The proportion of mistakes when \(\hat{f}\) is used on the training observations is given by
\(\label{eq:trainingErr}
\frac{1}{n}\sum\limits_{i=1}^n{I(y_i \neq \hat{y}_i)}\tag{2.8}\)
where \(\hat{y}_i\) is the predicted class of observation \(i\) using \(\hat{f}\) and \(I(y_i \neq \hat{y}_i)\) is an indicator variable equal to 1 when \(y_i \neq \hat{y}_i\) and 0 when \(y_i = \hat{y}_i\). When \(I(y_i \neq \hat{y}_i) = 0\), observation \(i\) was correctly classified and
when \(I(y_i \neq \hat{y}_i) = 1\), observation \(i\) was misclassified.
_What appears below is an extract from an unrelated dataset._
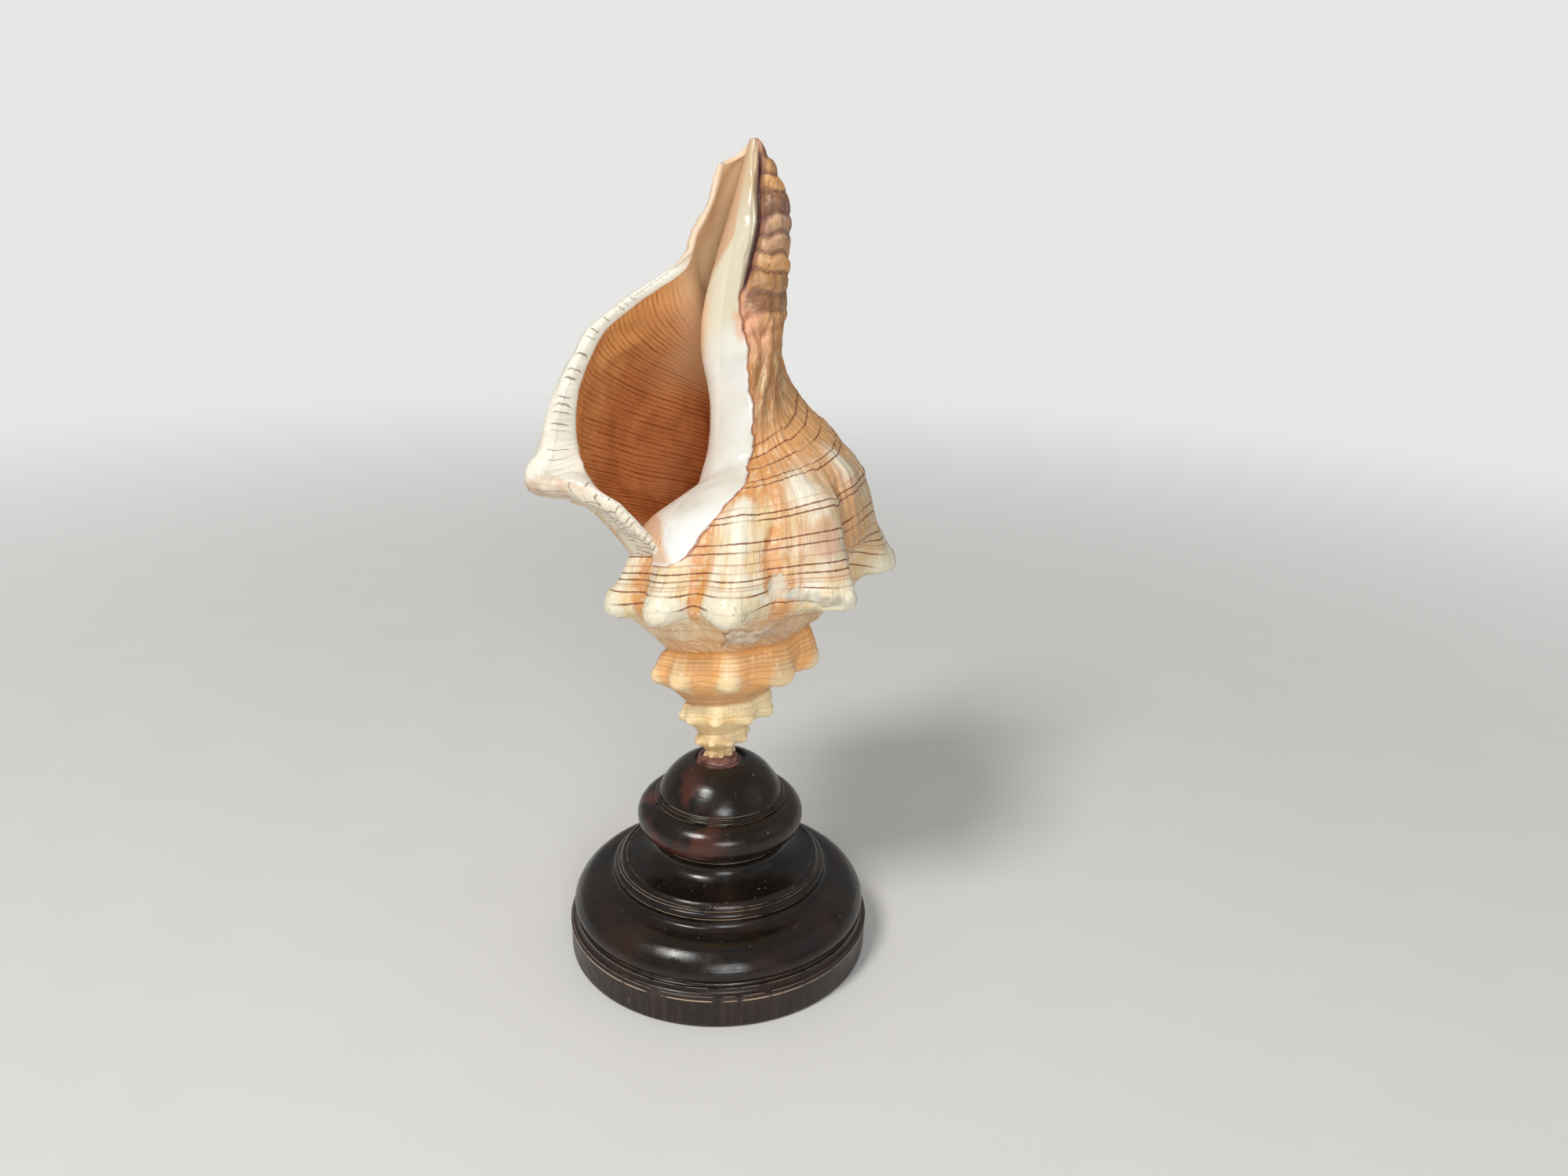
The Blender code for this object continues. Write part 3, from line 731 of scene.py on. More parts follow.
    # the blind side of the canal, the hollow's ceiling and its far end
    blind = np.stack([w[shut, CANAL_AT:], q[shut, stop:]])
    out.grid(blind, (0.975, 0.51, 0.985, 0.7), row=14, face=90, deep=50, kind=1, size=1)
    roof = np.stack([w[shut:, CANAL_AT], q[shut:, stop]], 1)
    out.grid(roof, (0.975, 0.71, 0.985, 0.9), row=13, face=90, deep=50, kind=1, size=1)
    loop = np.concatenate([w[-1, : CANAL_AT + 1], q[-1, : stop + 1][::-1]])
    out.grid(fan(loop, loop.mean(axis=0)), (0.988, 0.004, 0.996, 0.9),
             row=8, face=180, deep=90, kind=1, size=1)
    return out.build("shell_aperture", mat)


# ---------- materials
class Value:
    """A node's output, which may be added, taken away and multiplied."""

    def __init__(self, paint, socket):
        self.paint, self.socket = paint, socket

    def __add__(self, other):
        return self.paint.math("ADD", self, other)

    def __sub__(self, other):
        return self.paint.math("SUBTRACT", self, other)

    def __rsub__(self, other):
        return self.paint.math("SUBTRACT", other, self)

    def __mul__(self, other):
        return self.paint.math("MULTIPLY", self, other)

    def __abs__(self):
        return self.paint.math("ABSOLUTE", self)

    def ramp(self, lo, hi, a=0, b=1):
        """Goes from a to b while the value goes from lo to hi, eased at both ends."""
        n = self.paint.node("MapRange", self, lo, hi, a, b, interpolation_type="SMOOTHSTEP")
        return Value(self.paint, n.outputs[0])

    def span(self, a, b, c, d):
        """Rises from 0 to 1 between a and b and falls again from c to d."""
        return self.ramp(a, b) * self.ramp(d, c)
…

Equation \(\eqref{eq:trainingErr}\) is called the training error rate. As before, the test error rate is more important and for a set of test observations of the form \((x_0, y_0)\) and is given by
\[\mathrm{Avg}(I(y_0 \neq \hat{y}_0)),\tag{2.9}\]where \(\hat{y}_0\) is the class prediction of test observation with predictor \(x_0\). The best classifier has the lowest test error. The test error rate is lowest, on average, when test observations \(x_0\) are assigned to class \(j\) when \(\Pr(Y = j \mid X = x_0)\tag{2.10}\) is largest. This is called the Bayes classifier.
Example
Consider predictor \(X = (X_1, X_2)\). In Figure 2.13, the orange and blue circles represent training observations from two classes. For each \(X\), there is a probability that the response is orange or blue. Since this data was computer generated, we can calculate conditional probabilities for each \(X\) The orange region reflects points where \(\Pr(Y=\text{orange} \mid X) > 0.5\), while blue reflects points where the probability is less than 50%. The purple dashed line indicates 50% probabilities. This line is called the Bayes decision boundary.
Figure 2.13 – Simulated data set of 100 observations in each of two groups indicated by blue and orange. The purple dashed line is the Bayes decision boundary.
The Bayes classifier results in the lowest test error rate known as the Bayes error rate. The error rate at \(X = x_0\) is \(1 - \max_j \Pr(Y=j \mid X=X_0)\). The Bayes error rate is given by \(1 - E \left (\max_j \Pr(Y=j \mid X) \right ), \tag{2.11}\) which averages the probability over \(X\).
Since the conditional distribution of \(Y \mid X\) is unknown for real data, the Bayes classifier cannot be computed. One method to estimate the conditional distribution of \(Y \mid X\) and classify observations to the class with highest estimated probabilities is the \(K\)-nearest neighbors (KNN) classifier. Given a positive integer \(K\), and test observation \(x_0\), the KNN classifier determines the set \(\mathcal{N}_0\) of the \(K\) nearest training points to \(x_0\). It then estimates the conditional probability for \(j\) as the proportion of observations in \(\mathcal{N}_0\) with response \(j\): \(\Pr(Y=j \mid X=X_0) = \frac{1}{K}\sum\limits_{i \in \mathcal{N}_0}I(y_i=j) \>.\tag{2.12}\) KNN then uses Bayes rule to classify test observation \(x_0\) to the class with greatest probability.
Example
Figure 2.14 illustrates the KNN classifier. In the left panel, training data with six blue and six orange points is used to classify the black x. For \(K = 3\), KNN finds the three points nearest the cross (indicated by the green circle). Since there are two blue points and one orange point inside the green circle, KNN predicts that the black x is blue with probability \(2/3\) and orange with probability \(1/3\). Since there is a high probability of the black x being blue, KNN classifies it as blue. The right hand panel shows how KNN would classify any point for all possible \(X_1\) and \(X_2\) with \(K = 3\). The KNN decision boundary is shown by the black curve.
Figure 2.14 – Example of KNN with \(K = 3\). The KNN decision boundary is illustrated in the right panel by the black curve.
The value of \(K\) has a significant impact on the KNN classifier. Figure 2.16 shows KNN fits for \(k = 1\) (left) and \(K = 100\) (right). When \(K = 1\), the decision boundary is too flexible and results in low bias and high variance. As \(K\) increases, flexibility increases, which results in a near linear decision boundary. High \(K\) produces a low variance and high-bias classifier.
Figure 2.16 – Example of KNN for \(K = 1\) and \(K = 100\). The Bayes decision boundary is shown by the purple dashed line and the KNN decision boundary is the solid black curve.
A comparison of the test and training error rates for varying values of \(K\) is shown in Figure 2.17. As \(1/K\) rises (as \(K\) decreases), the method becomes more flexible. The test error conforms with the results above and is a U-shape, declining until a minimum at roughly \(K = 10\) before increasing as flexibility causes overfitting.
Figure 2.17 – The KNN training error rate (blue) and test error rate (orange) as the level of flexibility increases.